Radio Metrowave

Dhaka; Bangladesh;
- Broadcast area: Dhaka metropolitan area
- Frequency: 1170 kHz

History
- First air date: 26 March 1999; 26 years ago
- Last air date: 27 June 2005

Technical information
- Transmitter coordinates: 23°46′48″N 90°21′26″E﻿ / ﻿23.7800°N 90.3573°E

= Radio Metrowave =

Radio Metrowave (রেডিও মেট্রোওয়েভ) was the first private radio station in Bangladesh. The station carried a news and entertainment format that it characterised as "infotainment". It broadcasts on frequency 256.41-meter band or 1170 kHz in a medium wave, from 7:30 a.m. to 10:30 a.m. and noon to 3:00 p.m. The station served the Dhaka metropolitan area and adjoining districts.
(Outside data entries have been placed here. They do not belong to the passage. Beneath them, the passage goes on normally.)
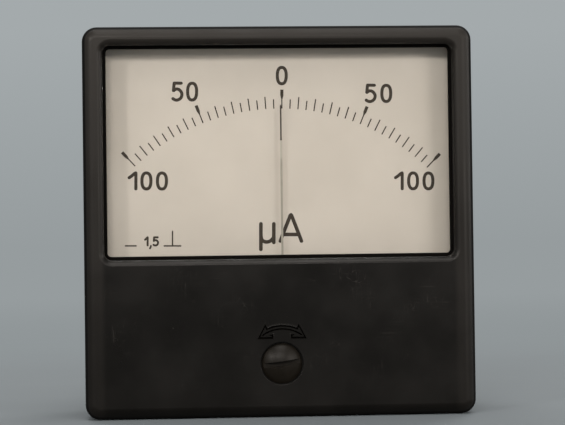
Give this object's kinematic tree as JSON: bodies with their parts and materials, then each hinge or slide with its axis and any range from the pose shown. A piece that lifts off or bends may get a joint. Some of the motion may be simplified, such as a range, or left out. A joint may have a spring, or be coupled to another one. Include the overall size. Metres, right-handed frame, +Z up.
{
  "type": "panel microammeter",
  "caption": "Square zero-centre moving-coil panel meter with a flat glass window, a screwdriver zero adjuster, a round rear barrel, fixing studs and screw terminals.",
  "frame": {"origin": "centre of the panel plane, on the barrel's axis, at the middle of the fixing studs", "axes": "+X right as seen from the front, +Y into the panel toward the terminals, +Z up; the front faces -Y"},
  "size_m": [0.08, 0.0498, 0.08],
  "materials": {
    "front_plastic": "satin",
    "case_plastic": "satin",
    "gasket_rubber": "matte",
    "window_glass": "polished",
    "retainer_plastic": "matte",
    "adjuster_plastic": "satin",
    "spring_steel": "satin",
    "stud_steel": "satin",
    "screw_steel": "satin",
    "dial_paint": "matte",
    "movement_brass": "satin",
    "frame_aluminium": "satin",
    "yoke_iron": "satin",
    "magnet_alloy": "satin",
    "jewel": "polished",
    "former_aluminium": "satin",
    "copper_wire": "satin",
    "spindle_steel": "polished",
    "pointer_aluminium": "satin",
    "spring_bronze": "polished",
    "terminal_brass": "satin",
    "lug_tin": "satin",
    "wire_sleeve": "satin"
  },
  "bodies": {
    "housing": {"bezel": "front_plastic", "window_gasket": "gasket_rubber", "window_glass": "window_glass", "glass_retainer": "retainer_plastic", "adjuster_washer": "spring_steel", "case_flange": "case_plastic", "case_barrel": "case_plastic", "mounting_studs": "stud_steel", "bezel_screws": "screw_steel", "dial_plate": "dial_paint", "dial_posts": "movement_brass", "dial_screws": "screw_steel", "pointer_stops": "screw_steel", "movement_frame": "frame_aluminium", "movement_screws": "screw_steel", "yoke_ring": "yoke_iron", "yoke_screws": "screw_steel", "core_magnet": "magnet_alloy", "core_posts": "movement_brass", "front_pillars": "movement_brass", "front_bridge": "movement_brass", "front_bridge_screws": "screw_steel", "rear_pillars": "movement_brass", "rear_bridge": "movement_brass", "rear_bridge_screws": "screw_steel", "front_jewel_screw": "movement_brass", "rear_jewel_screw": "movement_brass", "front_lock_nut": "movement_brass", "rear_lock_nut": "movement_brass", "front_jewel": "jewel", "rear_jewel": "jewel", "rear_spring_tab": "movement_brass", "terminal_studs": "terminal_brass", "terminal_washers": "terminal_brass", "terminal_nuts": "terminal_brass", "solder_lugs": "lug_tin", "lead_wires": "wire_sleeve"},
    "zero_adjuster": {"zero_adjuster": "adjuster_plastic", "adjuster_clip": "spring_steel"},
    "zero_lever": {"zero_lever": "movement_brass"},
    "moving_coil": {"coil_former": "former_aluminium", "coil_winding": "copper_wire", "front_spindle": "spindle_steel", "rear_spindle": "spindle_steel", "front_collet": "movement_brass", "rear_collet": "movement_brass", "pointer": "pointer_aluminium", "balance_weights": "movement_brass", "front_hairspring": "spring_bronze", "rear_hairspring": "spring_bronze"}
  },
  "joints": [
    {"name": "zero_adjuster_turn", "type": "hinge", "parent": "housing", "child": "zero_adjuster", "pos_m": [0, -0.012, -0.02905], "axis": [0, 1, 0], "range_deg": [-30, 30]},
    {"name": "zero_lever_turn", "type": "hinge", "parent": "housing", "child": "zero_lever", "pos_m": [0.0007, 0, -0.02074], "axis": [0, 1, 0], "range_deg": [-3.4, 3.4]},
    {"name": "coil_turn", "type": "hinge", "parent": "zero_lever", "child": "moving_coil", "pos_m": [0.0007, 0, -0.02074], "axis": [0, 1, 0], "range_deg": [-46, 46], "stiffness_Nm_per_rad": 0.000004, "deforming": ["front_hairspring", "rear_hairspring"]}
  ],
  "couplings": [
    {"joint": "zero_lever_turn", "follows": "zero_adjuster_turn", "ratio": -0.113}
  ]
}
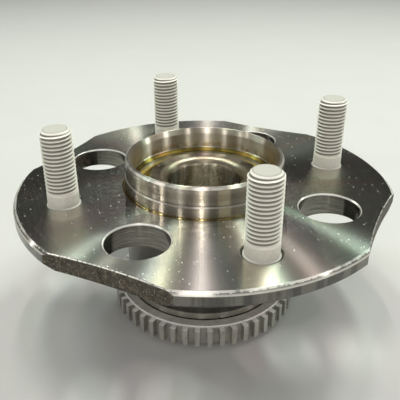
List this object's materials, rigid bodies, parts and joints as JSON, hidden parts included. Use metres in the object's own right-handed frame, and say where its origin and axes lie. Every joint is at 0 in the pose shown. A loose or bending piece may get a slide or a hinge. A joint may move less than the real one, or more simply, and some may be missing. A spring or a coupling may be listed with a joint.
{
  "type": "wheel hub bearing",
  "caption": "Flanged wheel hub with wheel studs and speed sensor ring, turning on a sealed double-row angular-contact ball bearing.",
  "frame": {"origin": "on the spin axis, in the wheel face of the flange, which is the plane of the stud pattern", "axes": "+Z along the spin axis, outboard towards the wheel; the studs lie on +X, +Y, -X and -Y and the access holes between them"},
  "size_m": [0.1522, 0.1522, 0.0851],
  "materials": {
    "machined_forging": "turned and ground faces, raw forged scallop walls",
    "stud_zinc_flake": "matte zinc-flake coating",
    "sintered_steel": "matte sintered grey",
    "ground_race_steel": "ground bearing steel",
    "ball_steel": "polished",
    "pressed_steel": "bright pressed sheet",
    "spring_steel": "dark spring steel",
    "cage_polyamide": "glass-filled moulding",
    "seal_rubber": "greased nitrile rubber"
  },
  "bodies": {
    "inner_rings": {"inner_ring_outboard": "ground_race_steel", "inner_ring_inboard": "ground_race_steel", "inner_ring_clip": "spring_steel", "inboard_slinger": "pressed_steel"},
    "hub": {"hub_flange": "machined_forging", "tone_ring": "sintered_steel", "wheel_stud_1": "stud_zinc_flake", "wheel_stud_2": "stud_zinc_flake", "wheel_stud_3": "stud_zinc_flake", "wheel_stud_4": "stud_zinc_flake", "outboard_seal_case": "pressed_steel", "outboard_seal_lip": "seal_rubber", "inboard_seal_case": "pressed_steel", "inboard_seal_lip": "seal_rubber"},
    "ball_row_outboard": {"cage_outboard": "cage_polyamide", "ball_outboard_01": "ball_steel", "ball_outboard_02": "ball_steel", "ball_outboard_03": "ball_steel", "ball_outboard_04": "ball_steel", "ball_outboard_05": "ball_steel", "ball_outboard_06": "ball_steel", "ball_outboard_07": "ball_steel", "ball_outboard_08": "ball_steel", "ball_outboard_09": "ball_steel", "ball_outboard_10": "ball_steel", "ball_outboard_11": "ball_steel", "ball_outboard_12": "ball_steel"},
    "ball_row_inboard": {"cage_inboard": "cage_polyamide", "ball_inboard_01": "ball_steel", "ball_inboard_02": "ball_steel", "ball_inboard_03": "ball_steel", "ball_inboard_04": "ball_steel", "ball_inboard_05": "ball_steel", "ball_inboard_06": "ball_steel", "ball_inboard_07": "ball_steel", "ball_inboard_08": "ball_steel", "ball_inboard_09": "ball_steel", "ball_inboard_10": "ball_steel", "ball_inboard_11": "ball_steel", "ball_inboard_12": "ball_steel"}
  },
  "joints": [
    {"name": "hub_spin", "type": "hinge", "parent": "inner_rings", "child": "hub", "pos_m": [0, 0, 0], "axis": [0, 0, 1], "continuous": true},
    {"name": "outboard_row_spin", "type": "hinge", "parent": "inner_rings", "child": "ball_row_outboard", "pos_m": [0, 0, -0.012], "axis": [0, 0, 1], "continuous": true},
    {"name": "inboard_row_spin", "type": "hinge", "parent": "inner_rings", "child": "ball_row_inboard", "pos_m": [0, 0, -0.04], "axis": [0, 0, 1], "continuous": true}
  ],
  "couplings": [
    {"joint": "outboard_row_spin", "follows": "hub_spin", "ratio": 0.5827},
    {"joint": "inboard_row_spin", "follows": "hub_spin", "ratio": 0.5827}
  ]
}
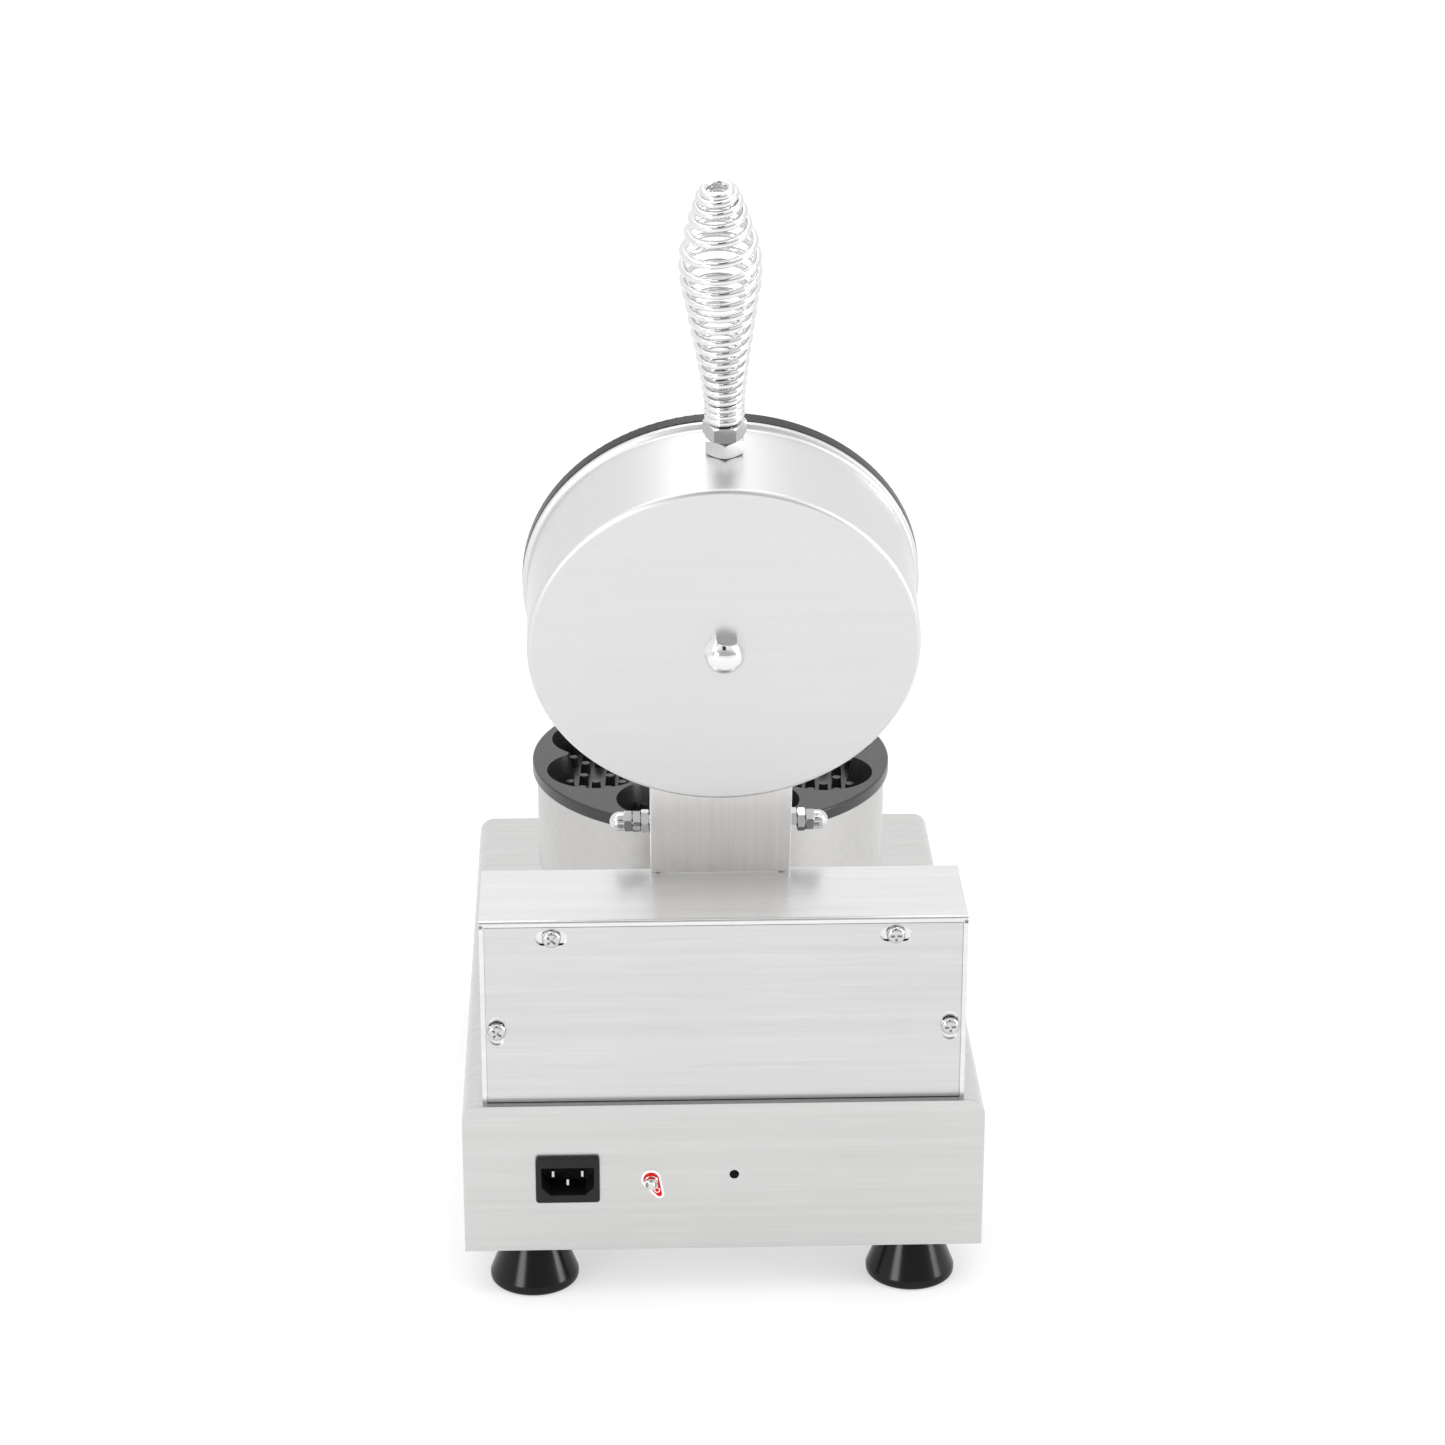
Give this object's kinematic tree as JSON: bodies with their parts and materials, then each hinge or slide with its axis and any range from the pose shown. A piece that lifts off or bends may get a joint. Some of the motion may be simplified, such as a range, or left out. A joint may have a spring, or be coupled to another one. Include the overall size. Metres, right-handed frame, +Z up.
{
  "type": "donut maker",
  "caption": "Counter-top mould baker: round pan on a box base, hinged round lid with a coil handle, wiring box and inlet behind.",
  "frame": {"origin": "on the table under the middle of the whole outline, with the lid open", "axes": "+Z up, the control panel faces -Y, the power inlet faces +Y, +X to the right seen from the front"},
  "size_m": [0.25, 0.4066, 0.5596],
  "materials": {
    "panel_steel": "fine brushed stainless sheet",
    "pan_steel": "satin deep-drawn stainless",
    "bright_hardware": "nickel-plated, bright",
    "handle_wire": "polished chrome wire",
    "nonstick_plate": "cast, black non-stick coating",
    "foot_rubber": "glossy black",
    "black_plastic": "fine moulded texture",
    "pin_metal": "nickel-plated brass",
    "earth_label": "red with a white edge",
    "terminal_plastic": "cream moulding",
    "element_sheath": "heat-tinted sheath",
    "wool": "ceramic fibre felt",
    "red_lens": "translucent red",
    "green_lens": "translucent green"
  },
  "bodies": {
    "base": {"base_shell": "panel_steel", "rear_panel": "panel_steel", "front_panel": "panel_steel", "bottom_plate": "panel_steel", "hinge_box_shell": "panel_steel", "hinge_box_cover": "panel_steel", "hinge_bracket": "panel_steel", "pan_pedestal": "panel_steel", "lower_pan": "pan_steel", "cover_screws": "bright_hardware", "bottom_screws": "bright_hardware", "foot_bolts": "bright_hardware", "bracket_screws": "bright_hardware", "earth_stud": "bright_hardware", "earth_washer": "bright_hardware", "earth_nut": "bright_hardware", "hinge_bolt": "bright_hardware", "hinge_spacer": "bright_hardware", "hinge_nuts": "bright_hardware", "hinge_cap_nuts": "bright_hardware", "lower_plate_bolt": "bright_hardware", "lower_plate_nut": "bright_hardware", "lower_mould_plate": "nonstick_plate", "foot_front_left": "foot_rubber", "foot_front_right": "foot_rubber", "foot_rear_left": "foot_rubber", "foot_rear_right": "foot_rubber", "power_inlet": "black_plastic", "switch_housing": "black_plastic", "thermostat": "black_plastic", "timer": "black_plastic", "inlet_pins": "pin_metal", "earth_tag": "earth_label", "terminal_block": "terminal_plastic", "lower_heating_element": "element_sheath", "sensor_bulb": "element_sheath", "lower_insulation": "wool", "power_lamp": "red_lens", "heat_lamp": "green_lens"},
    "lid": {"lid_pan": "pan_steel", "lid_bracket": "panel_steel", "upper_mould_plate": "nonstick_plate", "upper_heating_element": "element_sheath", "upper_insulation": "wool", "lid_bolt": "bright_hardware", "lid_cap_nut": "bright_hardware", "handle_stud": "bright_hardware", "handle_nuts": "bright_hardware", "handle_coil": "handle_wire"},
    "thermostat_knob": {"thermostat_dial": "black_plastic"},
    "timer_knob": {"timer_dial": "black_plastic"},
    "rocker": {"power_rocker": "black_plastic"}
  },
  "joints": [
    {"name": "lid_hinge", "type": "hinge", "parent": "base", "child": "lid", "pos_m": [0, 0.078, 0.215], "axis": [1, 0, 0], "range_deg": [0, 108]},
    {"name": "thermostat_turn", "type": "hinge", "parent": "base", "child": "thermostat_knob", "pos_m": [-0.068, -0.188, 0.06], "axis": [0, 1, 0], "range_deg": [0, 270]},
    {"name": "timer_turn", "type": "hinge", "parent": "base", "child": "timer_knob", "pos_m": [0.068, -0.188, 0.06], "axis": [0, 1, 0], "range_deg": [0, 300]},
    {"name": "rocker_tilt", "type": "hinge", "parent": "base", "child": "rocker", "pos_m": [0, -0.185, 0.06], "axis": [1, 0, 0], "range_deg": [0, 20]}
  ]
}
It began broadcasting on 26 March 1999.

==Programs==
Its programs Probhati, Ajker Din, Ganer Pakhi, Metro Hits, Global Rhythm, Rockwave, Nakshi Katha, Metro Sananda, Sonali Otit, and Station Rock were, according to the station, popular.

==Shutdown==
Radio Metrowave was closed down by the government on 27 June 2005 because of its persistent failure to pay off arrears to state-owned Bangladesh Betar, from which it rented a time slot and transmitter.